Dispersive Shock Wave, Generalized Laguerre Polynomials and Asymptotic Solitons of the Focusing Nonlinear Schrödinger Equation

Abstract: We consider dispersive shock wave to the focusing nonlinear Schr\"odinger equation generated by a discontinuous initial condition which is periodic or quasi-periodic on the left semi-axis and zero on the right semi-axis. As an initial function we use a finite-gap potential of the Dirac operator given in an explicit form through hyper-elliptic theta-functions. The paper aim is to study the long-time asymptotics of the solution of this problem in a vicinity of the leading edge, where a train of asymptotic solitons are generated. Such a problem was studied in \cite{KK86} and \cite{K91} using Marchenko's inverse scattering technics. We investigate this problem exceptionally using the Riemann-Hilbert problems technics that allow us to obtain explicit formulas for the asymptotic solitons themselves that in contrast with the cited papers where asymptotic formulas are obtained only for the square of absolute value of solution.
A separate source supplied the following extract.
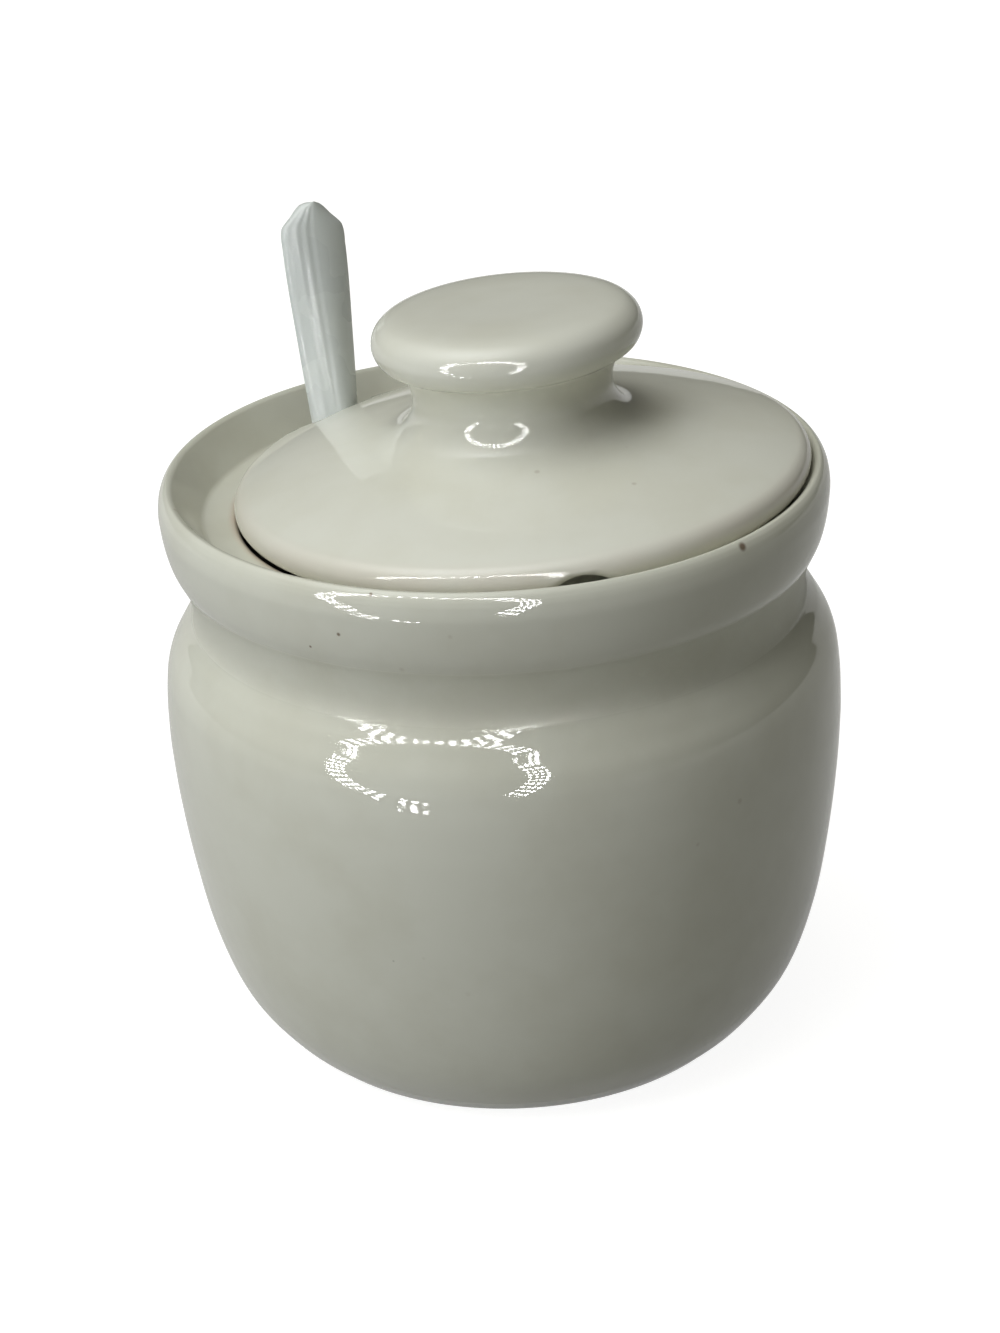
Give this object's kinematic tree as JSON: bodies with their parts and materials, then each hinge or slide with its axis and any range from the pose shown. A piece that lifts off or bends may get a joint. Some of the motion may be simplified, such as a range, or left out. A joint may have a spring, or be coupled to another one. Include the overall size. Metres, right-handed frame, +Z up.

Using transformations of the main RH problems we arrive to a model problem corresponding to the parametrix at the end points of continuous spectrum of the Zakharov-Shabat spectral problem. The parametrix problem is effectively solved in terms of the generalized Laguerre polynomials which are naturally appeared after appropriate scaling of the Riemann-Hilbert problem in a small neighborhoods of the end points of continuous spectrum. Further asymptotic analysis give an explicit formula for solitons at the edge of dispersive wave. Thus, we give the complete description of the train of asymptotic solitons: not only bearing envelope of each asymptotic soliton, but its oscillating structure are found explicitly. Besides the second term of asymptotics describing an interaction between these solitons and oscillating background is also found. This gives the fine structure of the edge of dispersive shock wave.